Modeling code records:
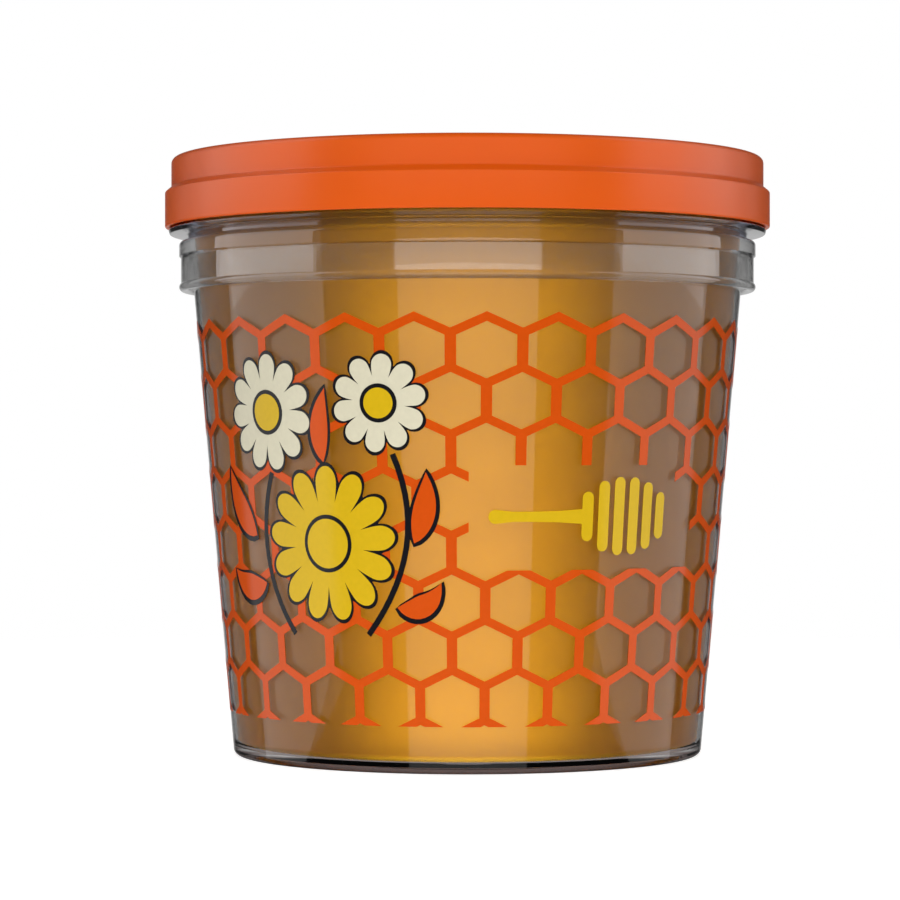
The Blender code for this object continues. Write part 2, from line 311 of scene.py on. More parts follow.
# Heights between which painted shade on the clear plastic, and painted shade and a painted glow on the
# honey, fade in and out
FOOT_PAINTED_SHADE = (1.3, 2.0)      # from the foot ring to the wall
RIM_PAINTED_SHADE = (SKIRT_TOP - 1.0, SKIRT_TOP)
HONEY_PAINTED_SHADE = (12.0, 92.0)   # from the light honey at the foot to the deeper honey above
CORNER_PAINTED_GLOW = (2.2, 3.4)    # from the lower corner of the honey to the rest


def linear(code):
    """An sRGB hex colour as the linear colour that shaders work in."""
    shares = [int(code[at:at + 2], 16) / 255 for at in (1, 3, 5)]
    return tuple(c / 12.92 if c <= 0.04045 else ((c + 0.055) / 1.055) ** 2.4 for c in shares)


class PailSizes(bpy.types.PropertyGroup):
    turn_steps: bpy.props.IntProperty(
        name="Turn Steps", description="Facets in a full turn of each moulding",
        default=240, min=24, max=720)
    cells_around: bpy.props.IntProperty(
        name="Cells Around", description="Honeycomb cells in one row round the tub",
        default=25, min=6, max=60)
    cell_rows: bpy.props.IntProperty(
        name="Cell Rows", description="Rows of cells, the crown and the cut row included",
        default=10, min=2, max=20)
    row_pitch: bpy.props.FloatProperty(
        name="Row Pitch", description="Height from one row of cells to the next",
        default=8.93 * MM, unit="LENGTH", precision=5)
    bar_width: bpy.props.FloatProperty(
        name="Bar Width", description="Width of the upright strokes",
        default=2.0 * MM, unit="LENGTH", precision=5)
    stroke_width: bpy.props.FloatProperty(
        name="Stroke Width", description="Width of the slanted strokes",
        default=1.55 * MM, unit="LENGTH", precision=5)
    ink_film: bpy.props.FloatProperty(
        name="Ink Film", description="Thickness of one layer of ink",
        default=0.05 * MM, unit="LENGTH", precision=6)


class PailColours(bpy.types.PropertyGroup):
    lid: bpy.props.FloatVectorProperty(
        name="Lid", description="Colour of the moulded lid", subtype="COLOR",
        size=3, min=0, max=1, default=linear("#E75C0A"))
    honey: bpy.props.FloatVectorProperty(
        name="Honey", description="Colour of light that has passed through the honey", subtype="COLOR",
        size=3, min=0, max=1, default=linear("#FCAF20"))
    wall: bpy.props.FloatVectorProperty(
        name="Tub Wall", description="What one wall of the tub leaves of white light", subtype="COLOR",
        size=3, min=0, max=1, default=linear("#E4E4E3"))
    # The foot ring colour is painted shade: the plastic's tint darkened as if in the pail's own shadow
    foot: bpy.props.FloatVectorProperty(
        name="Foot Ring", description="What the foot ring leaves of white light", subtype="COLOR",
        size=3, min=0, max=1, default=linear("#8E7C79"))
    # The flange and rim colour is painted shade and a painted reflection: the plastic's tint darkened and
    # turned violet grey by the lid
    rim: bpy.props.FloatVectorProperty(
        name="Flange and Rim", description="What the guard flange and the rim leave of white light",
        subtype="COLOR", size=3, min=0, max=1, default=linear("#BEC1D3"))
    orange_ink: bpy.props.FloatVectorProperty(
        name="Orange Ink", description="Colour of the honeycomb print", subtype="COLOR",
        size=3, min=0, max=1, default=linear("#D44F04"))
    yellow_ink: bpy.props.FloatVectorProperty(
        name="Yellow Ink", description="Colour of the yellow print", subtype="COLOR",
        size=3, min=0, max=1, default=linear("#D8B214"))
    cream_ink: bpy.props.FloatVectorProperty(
        name="Cream Ink", description="Colour of the cream petals", subtype="COLOR",
        size=3, min=0, max=1, default=linear("#DCD6BC"))
    black_ink: bpy.props.FloatVectorProperty(
        name="Black Ink", description="Colour of the outlines", subtype="COLOR",
        size=3, min=0, max=1, default=linear("#17171C"))
    floor: bpy.props.FloatVectorProperty(
        name="Floor", description="Colour of the studio floor", subtype="COLOR",
        size=3, min=0, max=1, default=linear("#F4F4F2"))


class PailStudio(bpy.types.PropertyGroup):
    side_glow: bpy.props.FloatProperty(
        name="Side Panels", description="Radiance of the tall light panels on both sides",
        default=1.75, min=0)
    low_side_glow: bpy.props.FloatProperty(
        name="Low Side Panels", description="Radiance of the panels under them",
        default=0.62, min=0)
    rim_glow: bpy.props.FloatProperty(
        name="Rim Panels", description="Radiance of the panels that the lid's outermost edges mirror",
        default=0.45, min=0)
    front_glow: bpy.props.FloatProperty(
        name="Front Panel", description="Radiance of the low panel under the camera",
        default=0.62, min=0)
    brow_glow: bpy.props.FloatProperty(
        name="Brow Panel", description="Radiance of the narrow strip that the skirt mirrors",
        default=1.9, min=0)
    key_glow: bpy.props.FloatProperty(
        name="Key Panel", description="Radiance of the big panel above the camera",
        default=2.95, min=0)
    rear_glow: bpy.props.FloatProperty(
        name="Rear Panel", description="Radiance of the panel that lights the back",
        default=1.5, min=0)
    back_glow: bpy.props.FloatProperty(
        name="Backdrop", description="Radiance of the lit backdrop behind the honey",
        default=3.2, min=0)
    clear_glow: bpy.props.FloatProperty(
        name="Backdrop behind Plastic", description="Radiance of the backdrop behind clear plastic alone",
        default=0.5, min=0)
    room_glow: bpy.props.FloatProperty(
        name="Room", description="Radiance of the room as seen through the pail",
        default=0.5, min=0)
    far_glow: bpy.props.FloatProperty(
        name="Far Room", description="Radiance of the room beside the pail, as seen through the honey",
        default=1.6, min=0)
    fill: bpy.props.FloatProperty(
        name="Fill", description="Radiance of the room as it lights the pail from outside",
        default=0.18, min=0)


def add(tree, kind, inputs=None, **settings):
    """Adds a node with its settings.

    Inputs are named in a dict, or given in their order in a tuple. Each is a value, or what is
    linked there: a socket, or a node for its first output.
    """
    node = tree.nodes.new(kind)
    for label, value in settings.items():
        setattr(node, label, value)
    given = dict(enumerate(inputs)) if isinstance(inputs, tuple) else inputs or {}
    for label, value in given.items():
        if isinstance(value, bpy.types.Node):
            value = value.outputs[0]
        if isinstance(value, bpy.types.NodeSocket):
            tree.links.new(value, node.inputs[label])
        else:
            node.inputs[label].default_value = value
    return node


def surface(name):
    """An empty material with its output, and the object coordinates in metres."""
    made = bpy.data.materials.new(name)
    made.use_nodes = True
    tree = made.node_tree
    tree.nodes.clear()
    output = add(tree, "ShaderNodeOutputMaterial")
    place = add(tree, "ShaderNodeTexCoord").outputs["Object"]
    return made, tree, output, place


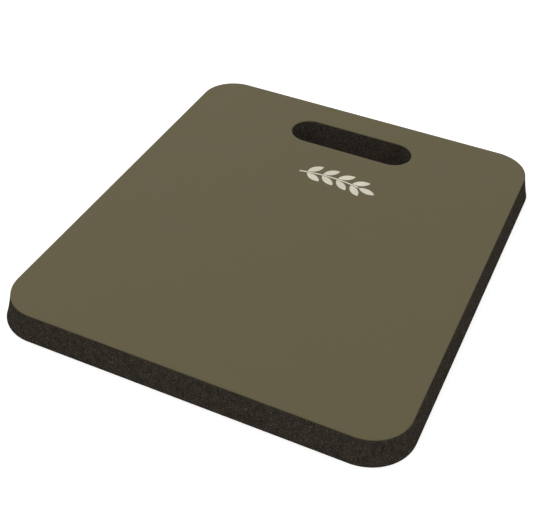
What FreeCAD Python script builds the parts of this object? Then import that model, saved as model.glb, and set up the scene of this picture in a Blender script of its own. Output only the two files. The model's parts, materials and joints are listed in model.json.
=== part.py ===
import FreeCAD, Part
import math
import os

# Kneeling pad: a slab of closed-cell foam with a thin coloured skin bonded to
# its top, cut to shape with a hand slot near one end, and a small print.
#
# Frame, in millimetres: the origin is the centre of the underside, +X runs
# across the width, +Y towards the edge with the hand slot, +Z up.

# Outline at the ground, cut through every layer at once
pad_width = 340.0
pad_length = 400.0
corner_radius = 38.0

# The cut leans: on every side the outline at the ground stands out past the
# outline at the top by this much, and the slot is narrower at the ground too
wall_spread = 5.5

# Thickness of each layer, from the ground up
foam_thickness = 22.0
film_thickness = 0.2
skin_thickness = 0.8
print_thickness = 0.1

# Hand slot at the top: a straight slot with round ends
slot_length = 120.0
slot_width = 37.0
slot_centre_to_edge = 55.5

# Printed sprig: a bowed stem with leaves in pairs and one leaf at its tip
print_centre_x = 12.0
print_to_slot = 32.0
stem_length = 58.0
stem_width = 1.6
stem_bend_radius = 120.0
leaf_length = 16.5
leaf_width = 7.0
leaf_angle = 38.0
leaf_to_stem = 0.7
leaf_pair_count = 4

# Heights of the layers' lower faces
film_bottom = foam_thickness
skin_bottom = film_bottom + film_thickness
print_bottom = skin_bottom + skin_thickness
pad_thickness = print_bottom

slot_centre_y = pad_length / 2 - slot_centre_to_edge
slot_front_y = slot_centre_y - slot_width / 2

UP = FreeCAD.Vector(0, 0, 1)


def rounded_outline(size_x, size_y, radius, centre_y, height):
    """Closed wire of a rectangle with round corners, centred at x = 0."""
    half_x = size_x / 2 - radius
    half_y = size_y / 2 - radius
    quarters = [(half_x, half_y, 0), (-half_x, half_y, 90), (-half_x, -half_y, 180), (half_x, -half_y, 270)]
    arcs = []
    for x, y, start_angle in quarters:
        corner = Part.Circle(FreeCAD.Vector(x, centre_y + y, height), UP, radius)
        start = math.radians(start_angle)
        arcs.append(Part.Arc(corner, start, start + math.pi / 2))
    edges = []
    for arc, following in zip(arcs, arcs[1:] + arcs[:1]):
        edges.append(arc.toShape())
        if arc.EndPoint.distanceToPoint(following.StartPoint) > 1e-6:
            edges.append(Part.LineSegment(arc.EndPoint, following.StartPoint).toShape())
    return Part.Wire(edges)


def pad_outline(height):
    """The pad's outline, drawn in from the ground outline as the wall leans."""
    lean = wall_spread * height / pad_thickness
    return rounded_outline(pad_width - 2 * lean, pad_length - 2 * lean, corner_radius - lean, 0, height)


def slot_outline(height):
    """The slot's outline, narrower towards the ground by the same lean."""
    lean = wall_spread * (1 - height / pad_thickness)
    width = slot_width - 2 * lean
    return rounded_outline(slot_length - 2 * lean, width, width / 2, slot_centre_y, height)


def layer(bottom, thickness):
    """One layer of the pad: the leaning outline with the hand slot cut out."""
    heights = (bottom, bottom + thickness)
    body = Part.makeLoft([pad_outline(height) for height in heights], True, True)
    slot = Part.makeLoft([slot_outline(height) for height in heights], True, True)
    return body.cut(slot).Solids[0]


def stem_point(distance, offset=0.0):
    """Point at a distance along the bowed stem and an offset to its left."""
    turn = distance / stem_bend_radius
    radius = stem_bend_radius + offset
    return FreeCAD.Vector(radius * math.sin(turn), radius * math.cos(turn) - stem_bend_radius, 0)


def stem():
    """Bowed band of even width, from the sprig's foot to its tip."""
    end = stem_length / 2
    half = stem_width / 2
    upper = Part.Arc(stem_point(-end, half), stem_point(0, half), stem_point(end, half))
    lower = Part.Arc(stem_point(-end, -half), stem_point(0, -half), stem_point(end, -half))
    foot = Part.LineSegment(lower.StartPoint, upper.StartPoint)
    tip = Part.LineSegment(upper.EndPoint, lower.EndPoint)
    edges = [foot.toShape(), upper.toShape(), tip.toShape(), lower.toShape()]
    return Part.Face(Part.Wire(Part.__sortEdges__(edges)))


def leaf(base, heading):
    """Pointed leaf between two arcs, from its base out along its heading."""
    along = FreeCAD.Vector(math.cos(heading), math.sin(heading), 0)
    across = FreeCAD.Vector(-along.y, along.x, 0) * (leaf_width / 2)
    middle = base + along * (leaf_length / 2)
    point = base + along * leaf_length
    left = Part.Arc(base, middle + across, point)
    right = Part.Arc(point, middle - across, base)
    return Part.Face(Part.Wire([left.toShape(), right.toShape()]))


def sprig():
    """Stem, leaf pairs evenly spaced along it, and the leaf at its tip."""
    pieces = [stem()]
    pitch = stem_length / leaf_pair_count
    clear = stem_width / 2 + leaf_to_stem
    for index in range(leaf_pair_count):
        distance = (index + 0.5) * pitch - stem_length / 2
        stem_heading = -distance / stem_bend_radius
        for side in (1, -1):
            base = stem_point(distance, side * clear)
            pieces.append(leaf(base, stem_heading + side * math.radians(leaf_angle)))
    tip_distance = stem_length / 2 + leaf_to_stem
    pieces.append(leaf(stem_point(tip_distance), -tip_distance / stem_bend_radius))
    return Part.Compound(pieces)


def printed_mark():
    """The sprig laid across the pad, just in front of the hand slot."""
    flat = sprig()
    box = flat.BoundBox
    move_x = print_centre_x - (box.XMin + box.XMax) / 2
    move_y = slot_front_y - print_to_slot - box.YMax
    flat.translate(FreeCAD.Vector(move_x, move_y, print_bottom))
    return Part.Compound([face.extrude(UP * print_thickness) for face in flat.Faces])


nodes = {
    "foam_core": layer(0, foam_thickness),
    "adhesive_film": layer(film_bottom, film_thickness),
    "top_skin": layer(skin_bottom, skin_thickness),
    "printed_mark": printed_mark(),
}

os.makedirs("parts", exist_ok=True)
for name, shape in nodes.items():
    shape.exportStep("parts/" + name + ".step")
    box = shape.BoundBox
    print(name, len(shape.Solids), "solid(s), valid", shape.isValid(), "volume", round(shape.Volume, 1))
    print("  from", round(box.XMin, 2), round(box.YMin, 2), round(box.ZMin, 2))
    print("  to  ", round(box.XMax, 2), round(box.YMax, 2), round(box.ZMax, 2))
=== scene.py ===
# %% [markdown]
# # A foam kneeling pad, cut on a slope
# The pad is a slab of dark closed-cell foam with a thin olive skin bonded to its top. The outline and the
# hand slot are cut through every layer in one stroke, and the cut leans, so the pad is a little wider at
# the ground than at its top. So the lesson draws that outline by one rule at any height, cuts both layers
# from it, and then spends its effort on what makes foam look like foam: the cells that the cut opens, the
# softened rims and the difference between skin, cut edge and foam.

# %% Load the fixed frame
import json
import math

import bpy
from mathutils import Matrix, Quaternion, Vector


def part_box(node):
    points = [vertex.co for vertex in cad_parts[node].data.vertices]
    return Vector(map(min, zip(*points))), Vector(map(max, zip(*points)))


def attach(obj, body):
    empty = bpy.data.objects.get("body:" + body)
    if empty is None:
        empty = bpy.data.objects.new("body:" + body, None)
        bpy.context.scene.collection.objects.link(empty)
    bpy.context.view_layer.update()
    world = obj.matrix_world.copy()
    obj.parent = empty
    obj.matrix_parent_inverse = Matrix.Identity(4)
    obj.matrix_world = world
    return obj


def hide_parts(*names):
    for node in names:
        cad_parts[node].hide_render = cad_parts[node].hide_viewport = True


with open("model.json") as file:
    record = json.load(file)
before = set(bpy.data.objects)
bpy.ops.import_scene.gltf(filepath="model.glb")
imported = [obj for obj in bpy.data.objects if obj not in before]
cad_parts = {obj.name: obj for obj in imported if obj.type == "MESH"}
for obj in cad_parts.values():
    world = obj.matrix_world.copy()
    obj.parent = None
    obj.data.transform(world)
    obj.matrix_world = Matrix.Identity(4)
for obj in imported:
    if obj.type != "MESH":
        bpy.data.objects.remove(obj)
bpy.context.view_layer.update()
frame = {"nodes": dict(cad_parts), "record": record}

print("CAD nodes:", sorted(frame["nodes"]))

# %% [markdown]
# ## Sizes
# Overall sizes and layer heights come from the frame, so a piece goes where the design says. The corner
# radius, the slot's length and width and how far the wall leans belong to the cut, and the frame has no entry
# for them, so they are named here, in metres. The slot's place is the hand_slot mount in the record.

# %% Read the layer heights and name the sizes of the cut
foam_low, foam_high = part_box("foam_core")
skin_low, skin_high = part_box("top_skin")
ground_width = foam_high.x - foam_low.x
ground_length = foam_high.y - foam_low.y
foam_thickness = foam_high.z - foam_low.z
skin_thickness = skin_high.z - skin_low.z

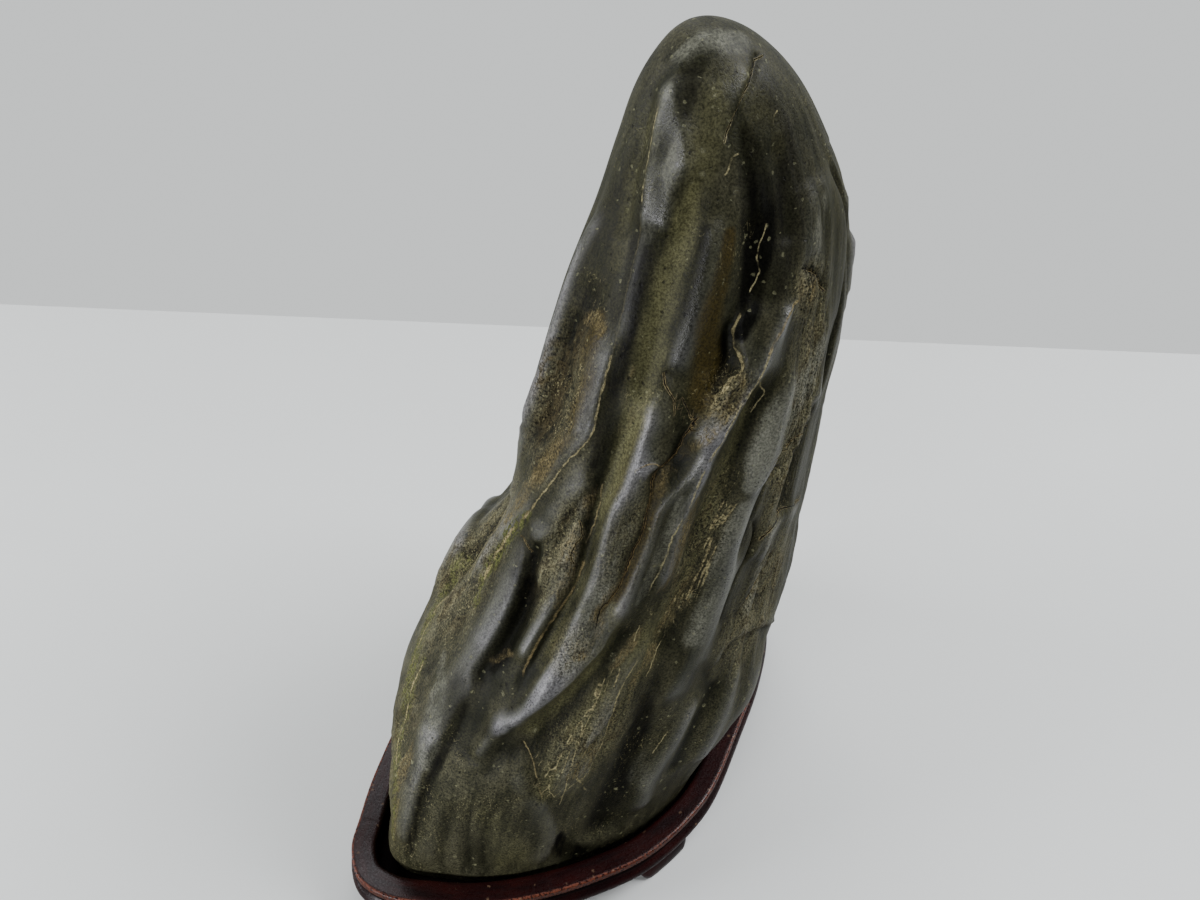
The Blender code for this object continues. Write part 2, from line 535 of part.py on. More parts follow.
def build_seat():
    """The wooden seat: its profile carried round the outline, with the feet joined on."""
    place, out = rim_place(np.arange(SEAT_SIDES) / SEAT_SIDES)
    middle = np.array(FOOT_CENTRE)
    rings = [np.column_stack([place + out * offset, np.full(SEAT_SIDES, z)])
             for offset, z in SEAT_PROFILE]
    inner = [np.column_stack([middle + (rings[0][:, :2] - middle) * share, rings[0][:, 2]])
             for share in reversed(FLOOR_RINGS)]
    under = [np.column_stack([middle + (rings[-1][:, :2] - middle) * share, rings[-1][:, 2]])
             for share in FLOOR_RINGS]
    bm = bmesh.new()
    loft(bm, inner + rings + under)
    seat = add_object("stand", mesh_from(bm, "stand"), (0.09, 0.018, 0.014), 0.3)
    first = np.argmin(np.linalg.norm(RIM - np.array(FIRST_FOOT), axis=1)) / len(RIM)
    for i in range(FOOT_COUNT):
        foot = build_foot(first + i / FOOT_COUNT)
        joined = seat.modifiers.new(f"foot {i + 1}", "BOOLEAN")
        joined.operation = "UNION"
        joined.solver = "EXACT"
        joined.object = foot
        foot.hide_render = True
        foot.display_type = "WIRE"
    return seat


def main():
    for obj in list(bpy.data.objects):
        bpy.data.objects.remove(obj)
    build_rock()
    build_seat()


main()
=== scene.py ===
import math

import bpy
import numpy as np
from mathutils import Matrix, Vector


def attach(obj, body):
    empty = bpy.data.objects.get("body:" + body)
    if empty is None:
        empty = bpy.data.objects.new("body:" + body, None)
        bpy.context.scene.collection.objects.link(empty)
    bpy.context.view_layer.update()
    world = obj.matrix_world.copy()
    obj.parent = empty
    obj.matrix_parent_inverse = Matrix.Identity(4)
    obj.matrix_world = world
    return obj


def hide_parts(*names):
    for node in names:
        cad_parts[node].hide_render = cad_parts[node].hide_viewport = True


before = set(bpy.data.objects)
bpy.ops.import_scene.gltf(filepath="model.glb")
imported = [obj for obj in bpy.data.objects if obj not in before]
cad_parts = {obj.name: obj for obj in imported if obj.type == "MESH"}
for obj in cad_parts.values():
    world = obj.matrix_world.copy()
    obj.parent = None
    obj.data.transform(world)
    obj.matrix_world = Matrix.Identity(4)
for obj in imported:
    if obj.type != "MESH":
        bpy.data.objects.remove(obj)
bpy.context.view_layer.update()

mm = 0.001
rimTop = 24.0    # the wooden rim above the table, in mm; heights on the rock count from here


# curves and noise

def ease(x):
    x = np.clip(x, 0.0, 1.0)
    return x * x * (3 - 2 * x)


def unit(vectors):
    # the same directions with a length of one
    return vectors / np.linalg.norm(vectors, axis=1)[:, None]


def lengthAlong(path):
    # how far each point of a path lies from its start
    return np.concatenate([[0], np.cumsum(np.linalg.norm(np.diff(path, axis=0), axis=1))])


def spline(points, steps, closed=False):
    # Catmull-Rom through the points, so many steps in each span
    p = np.array(points, float)
    count = len(p)
    spans = count if closed else count - 1
    if not closed:
        p = np.vstack([2 * p[0] - p[1], p, 2 * p[-1] - p[-2]])
    out = []
    for i in range(spans):
        a, b, c, d = (p[(i + k - 1) % count] if closed else p[i + k] for k in range(4))
        for t in np.arange(steps) / steps:
            out.append(0.5 * (2 * b + (c - a) * t + (2 * a - 5 * b + 4 * c - d) * t ** 2
                              + (3 * b - a - 3 * c + d) * t ** 3))
    if not closed:
        out.append(p[-2])
    return np.array(out)


def even(points, count):
    # so many evenly spaced points round a closed loop
    loop = np.vstack([points, points[:1]])
    length = lengthAlong(loop)
    at = np.arange(count) / count * length[-1]
    return np.stack([np.interp(at, length, loop[:, k]) for k in (0, 1)], axis=1)


def arc(centre, radius, start, end, count):
    angle = np.radians(np.linspace(start, end, count))
    return [(centre[0] + radius * math.cos(a), centre[1] + radius * math.sin(a)) for a in angle]


def byAzimuth(azimuth, table):
    # values from a short table of azimuths round the rock
    return np.interp(azimuth, *np.array(table).T, period=360)


def scatter(x):
    # a value from 0 to 1 for each x, in no order
    return np.modf(np.abs(np.sin(x)) * 43758.5453)[0]


def wobble(x, y, seed):
    # smooth noise from -1 to 1 with a feature for each unit, for many places at once
    place = np.stack([x, y], axis=-1)
    cell = np.floor(place)
    inside = ease(place - cell)
    total = 0.0
    for corner in np.ndindex(2, 2):
        value = scatter((cell + corner) @ np.array([127.1, 311.7]) + seed * 53.17)
        weight = np.where(corner, inside, 1 - inside).prod(axis=-1)
        total = total + value * weight
    return 2 * total - 1


def plates(x, y, seed):
    # scattered cells a unit wide: a value for each cell, the place in it, distance to its edge
    column, row = np.floor(x), np.floor(y)
    nearest, second = np.full(len(x), 9.0), np.full(len(x), 9.0)
    value, alongX = np.zeros(len(x)), np.zeros(len(x))
    for i, j in np.ndindex(3, 3):
        cx, cy = column + i - 1, row + j - 1
        spots = [scatter(cx * a + cy * b + seed * 9.1)
                 for a, b in ((127.1, 311.7), (269.5, 183.3), (419.2, 371.9))]
        awayX, awayY = cx + spots[0] - x, cy + spots[1] - y
        distance = np.hypot(awayX, awayY)
        first = distance < nearest
        second = np.where(first, nearest, np.minimum(second, distance))
        nearest = np.where(first, distance, nearest)
        value = np.where(first, spots[2], value)
        alongX = np.where(first, -awayX, alongX)
    return value, alongX, second - nearest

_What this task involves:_
Reproduce verbatim only this range: the first line of the material through the line that contains "return tuple(c /", inclusive.

_Response:_
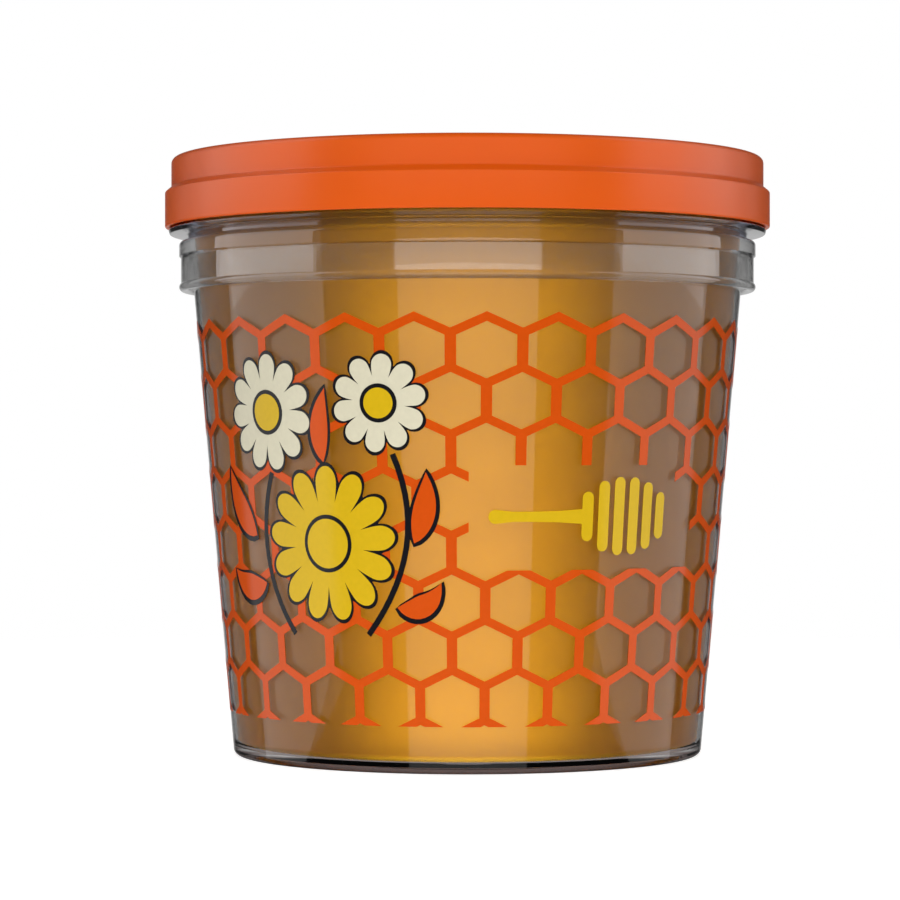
The Blender code for this object continues. Write part 2, from line 311 of scene.py on. More parts follow.
# Heights between which painted shade on the clear plastic, and painted shade and a painted glow on the
# honey, fade in and out
FOOT_PAINTED_SHADE = (1.3, 2.0)      # from the foot ring to the wall
RIM_PAINTED_SHADE = (SKIRT_TOP - 1.0, SKIRT_TOP)
HONEY_PAINTED_SHADE = (12.0, 92.0)   # from the light honey at the foot to the deeper honey above
CORNER_PAINTED_GLOW = (2.2, 3.4)    # from the lower corner of the honey to the rest


def linear(code):
    """An sRGB hex colour as the linear colour that shaders work in."""
    shares = [int(code[at:at + 2], 16) / 255 for at in (1, 3, 5)]
    return tuple(c / 12.92 if c <= 0.04045 else ((c + 0.055) / 1.055) ** 2.4 for c in shares)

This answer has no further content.